Hardaliye Tarifi, Nasıl Yapılır?
Hardaliye (Kırklareli'ne özgü özel bir içecek)
Kırklarelinde, ezilmiş hardal tohumu ve benzoik asit ilave edilerek kırmızı üzüm ya da kırmızı üzüm suyundan laktik asit fermentasyonu ile üretilen, kendine özgü hoş bir tat ve kokuya sahip, beğenilerek tüketilen alkolsüz bir içeceğimizdir.
Kırklarelinde geleneksel hardaliye yapımı; bağ bozumunun başladığı Ekim, Kasım aylarında yeterli olgunluğa ulaşan Papazkarası, Pamit, Cardinal, Alphonse, Cabarnet, Merlot, Cinsaut, Şiraz ve Öküzgözü cinsi üzümlerden üretilir.
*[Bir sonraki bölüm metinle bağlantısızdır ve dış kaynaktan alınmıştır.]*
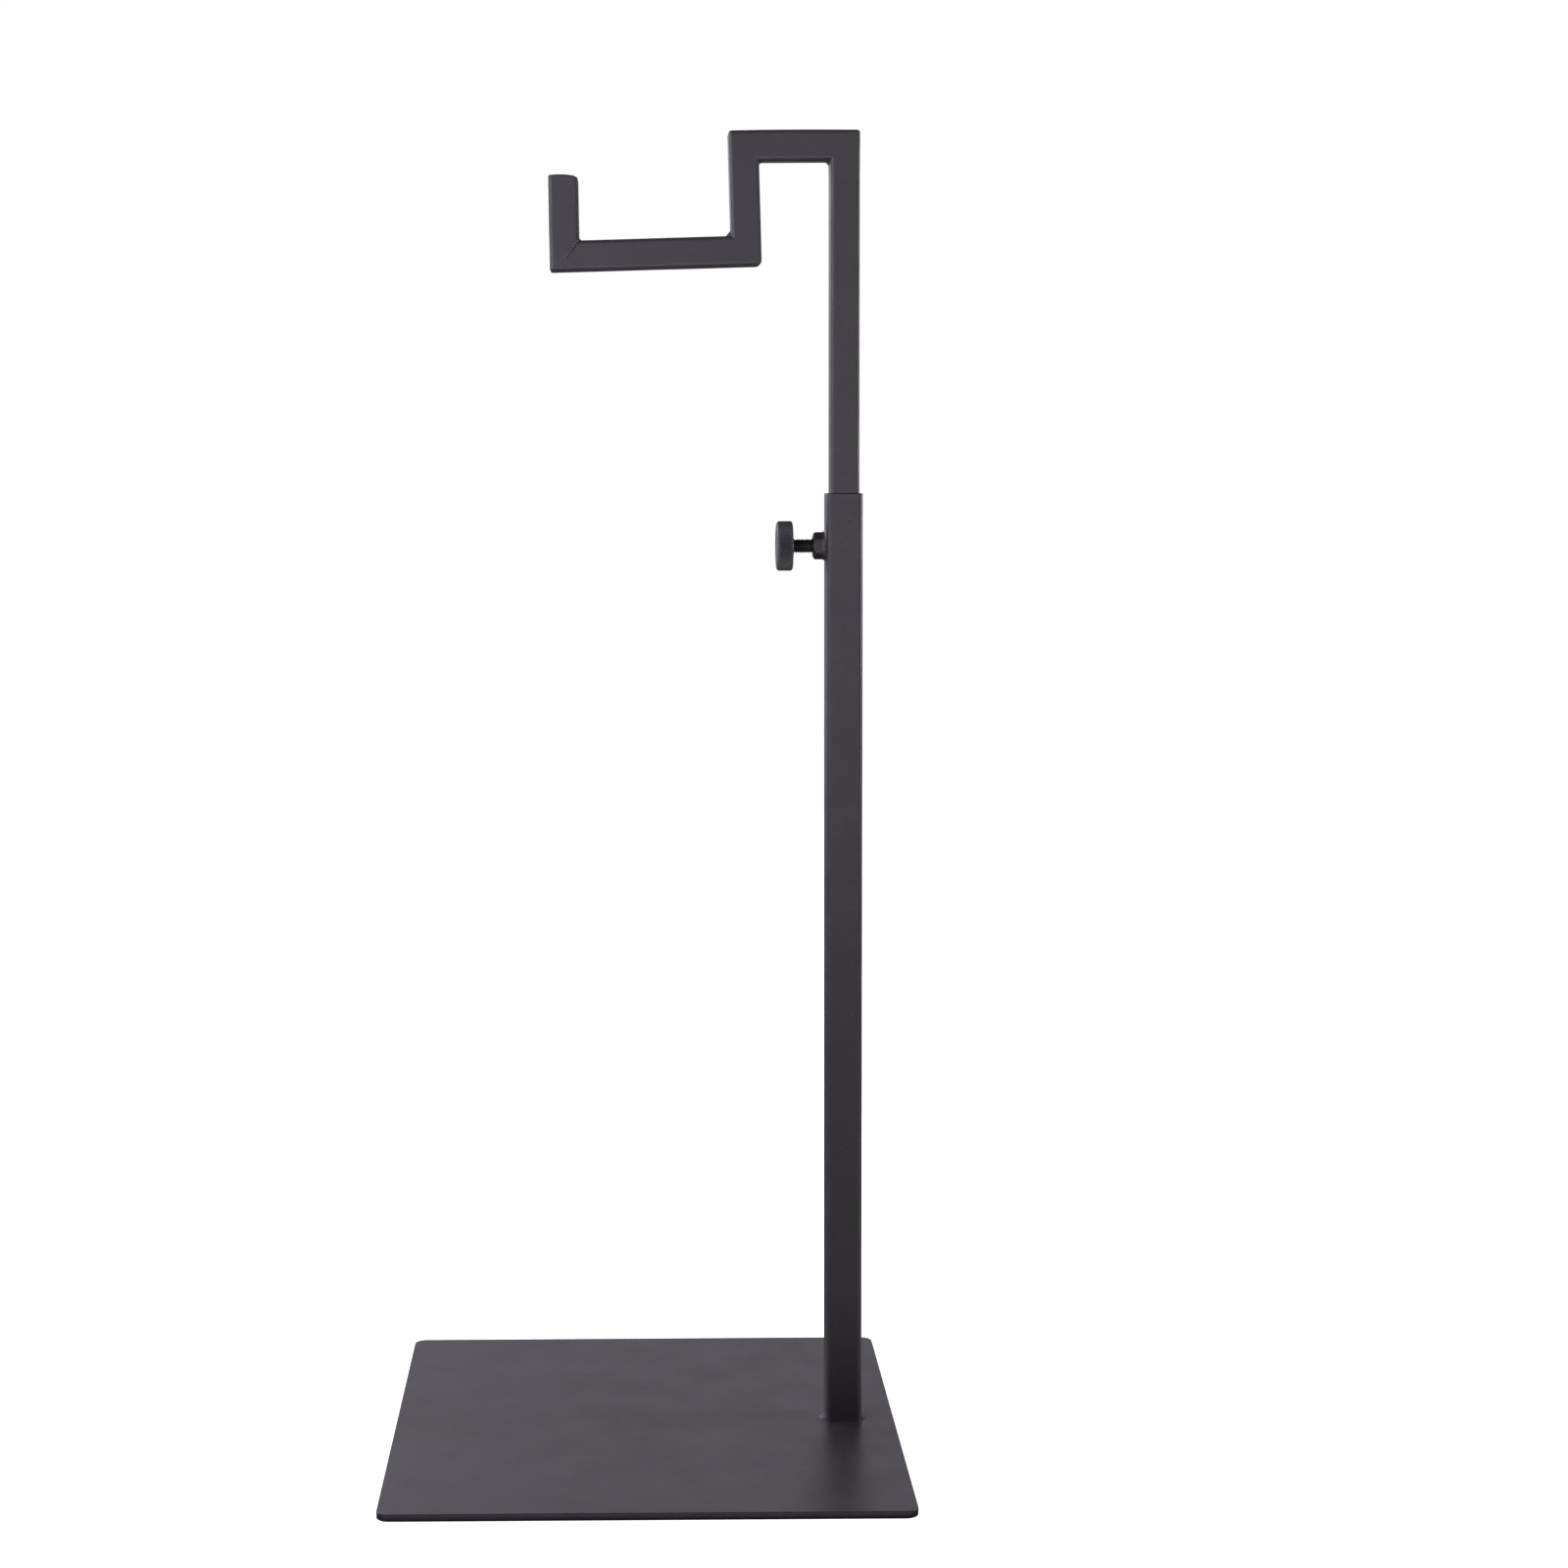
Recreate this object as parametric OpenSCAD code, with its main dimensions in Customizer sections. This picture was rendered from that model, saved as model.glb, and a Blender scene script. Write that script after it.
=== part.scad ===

Üzümler toplanıp yıkanır ve salkımından ayrılır. Ezildikten sonra alt kısmından 10 cm yükseklikte musluğu bulunan meşe ağacından yapılma fıçılara 1 kat ezilmiş üzüm, bir kat ezilmiş siyah hardal tohumu ve benzoik asit ilave edilir. (Miktar: 1 kg. üzüm + 2 gr siyah hardal tohumu + 1 gr benzoik asit) Siyah hardal tohumu, ürüne adını verdiği gibi aroma da vermektedir. Ayrıca ürünün muhafaza edilerek şaraplaşmamasını sağlar. Üzümlerin arasına vişne yaprağı da ilave edildiği olur. Biraz kabarma payı bırakılarak doldurulan fıçının üzeri hafif açık bırakılır. Fermantasyon başlangıcından sonra 1 gün arayla üzüm suyu musluktan alınıp üst kısmından tekrar fıçıya dökülür. Oda sıcaklığında 7-10 gün bekletilerek fermantasyonu sağlanır. Bu süre 20 güne kadar uzatılabilir. Bu sürenin sonunda şişelenerek taze olarak tüketilebileceği gibi soğukta muhafaza edilirse 3 yıla kadar bekletilip içilebilir.
20 Aralık 1930 tarihinde İlimizi ziyaret eden Ulu Önder Mustafa Kemal Atatürk, hardaliyeden içmiş, çok beğenmiş ve Kırklareli halkından milli bir içecek haline getirilmesini istemiştir.
Hardaliye, üzümden üretilmesi ve fermente bir ürün olması nedeniyle besleyici değeri oldukça yüksektir. Hardaliyenin hammaddesi flavonoidler ve fitokimyasallar açısından zengin olan üzüm ve üzüm suyudur. Flavonoidler, kanser engelleyici radikaller olarak çalışır. Kanser hücrelerini istila ederler ve hücre bölünme proseslerini durdurarak hastalıklara karşı doğal bir savunma mekanizması sağlarlar. Flavonoidler kanser hücrelerini bloke etmenin yanında antioksidan olarak görev alarak kalp hastalıklarını azaltmakta ve kan damarlarına zarar veren oluşumları önleyerek kalp krizlerini engellemektedir.